OPNsense Forum
English Forums => General Discussion => Topic started by: 9axqe on May 09, 2023, 06:15:49 pm
-
Hello,
I'm trying to force every device to use adguard internally and wanted to block access to known DoH providers. (I already blocked UDP/TCP port 53, TCP 853 and UDP 8853)
I found a couple of lists online:
https://github.com/dnscrypt/dnscrypt-resolvers
I plan to extract all IPs and put this into one or multiple firewall aliases. Does someone have a better ideas?
-
I just created a DoH url list which I host online and then used the DNSBL custom feature to point to the URL.
It's not a perfect solution but it takes care of the main known resolvers.
-
Thanks for the suggestion, I opted for creating the list manually and locally and simply paste everything into the field in the alias config page of opnsense. I considered the URL but if I'm going to maintain it manually anyway, it's yet another thing which can break – I'm a keep-it-simple kind of person =)
-
I use a url because I use some cli piping to convert online lists into ones that work with OPNSense. Right now I probably have 100 or so doh servers in there.
That's way too many for me to manually add via the UI. And hosting a url is much easier than learning the OPNSense api. :)
-
make sense, I agree. I have smaller ambitions, I have a small list of 30-50 IPs, the most well known ones.
-
How are you deciding on which ones to block? Right now I convert one of the pfsense lists but I need to put together a script to convert some of the other lists I've seen online.
-
Me? I just did an internet search for "what are the best doh providers" and looked up the IPv4 and v6 of the top 15 ones.
-
Ah, okay. I wonder if I should actually formalize my scripts and write up a blog post about it.

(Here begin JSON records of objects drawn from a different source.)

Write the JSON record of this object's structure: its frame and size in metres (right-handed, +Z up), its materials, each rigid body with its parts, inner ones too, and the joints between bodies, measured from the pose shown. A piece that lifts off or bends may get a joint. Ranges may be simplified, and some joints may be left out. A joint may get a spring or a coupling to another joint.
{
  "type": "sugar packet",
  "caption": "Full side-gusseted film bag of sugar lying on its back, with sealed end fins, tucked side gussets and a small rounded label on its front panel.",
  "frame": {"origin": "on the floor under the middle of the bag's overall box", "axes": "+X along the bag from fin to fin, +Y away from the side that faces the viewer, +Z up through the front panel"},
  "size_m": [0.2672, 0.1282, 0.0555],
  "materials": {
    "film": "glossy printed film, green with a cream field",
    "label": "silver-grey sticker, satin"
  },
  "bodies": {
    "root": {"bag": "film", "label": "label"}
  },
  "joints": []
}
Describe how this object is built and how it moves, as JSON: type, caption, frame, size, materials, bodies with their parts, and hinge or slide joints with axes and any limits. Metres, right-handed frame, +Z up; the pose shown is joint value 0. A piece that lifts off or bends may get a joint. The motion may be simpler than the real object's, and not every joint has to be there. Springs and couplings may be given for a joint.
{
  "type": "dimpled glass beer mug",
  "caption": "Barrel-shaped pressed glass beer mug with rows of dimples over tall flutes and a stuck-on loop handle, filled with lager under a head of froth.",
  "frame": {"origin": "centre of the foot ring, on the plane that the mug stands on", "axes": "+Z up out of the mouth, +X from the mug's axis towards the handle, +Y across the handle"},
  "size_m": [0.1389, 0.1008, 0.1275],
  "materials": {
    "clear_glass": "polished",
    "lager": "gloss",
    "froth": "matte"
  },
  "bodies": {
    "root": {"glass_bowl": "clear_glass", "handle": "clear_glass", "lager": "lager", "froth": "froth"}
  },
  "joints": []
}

It would be nice if we could just use cron to handle the update but I don't believe there's a way to get the blocklist to look at a local file.
-
I followed this guide.
https://labzilla.io/blog/force-dns-pihole (https://labzilla.io/blog/force-dns-pihole)
Scroll down to Create IP list part of the guide
It is written for PFsense but works with OPNSense.
Cheers,
-
I followed this guide.
https://labzilla.io/blog/force-dns-pihole (https://labzilla.io/blog/force-dns-pihole)

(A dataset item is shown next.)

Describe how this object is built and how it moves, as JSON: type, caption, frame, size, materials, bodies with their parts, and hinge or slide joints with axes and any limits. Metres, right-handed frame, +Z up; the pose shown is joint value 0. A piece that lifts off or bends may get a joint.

Scroll down to Create IP list part of the guide
It is written for PFsense but works with OPNSense.
Cheers,
There'e no need to specify a server list when using DoT as it uses a specific port the same way DNS does. DoH uses HTTPS so it does need a list.
That said, the public dns ip list is new to me, so I'll definitely take a look at it. If it works well I'll add a part 3 to my guide with it and the new unbound reporting.
Thanks.
-
I followed this guide.
https://labzilla.io/blog/force-dns-pihole (https://labzilla.io/blog/force-dns-pihole)
The list of DoH providers linked in this article includes wrong IPs, private IPs such as 192.168.1.1 for example, I got lucky there was a failsafe otherwise I would have locked myself out...
You can check for yourself: http://public-dns.info/nameservers-all.txt
I would not recommend using this list.
-
I followed this guide.
https://labzilla.io/blog/force-dns-pihole (https://labzilla.io/blog/force-dns-pihole)
The list of DoH providers linked in this article includes wrong IPs, private IPs such as 192.168.1.1 for example, I got lucky there was a failsafe otherwise I would have locked myself out...
You can check for yourself: http://public-dns.info/nameservers-all.txt
I would not recommend using this list.
It appears that the valid nameservers list doesn't have private ips on it like the all nameservers list. I'll have to diff them to see what the differences are.
-
Do you mean http://public-dns.info/nameservers.txt ?
-
Do you mean http://public-dns.info/nameservers.txt ?
Yes. That is the one I was referring to. All of the servers on that list have been validated by the criteria listed on the homepage.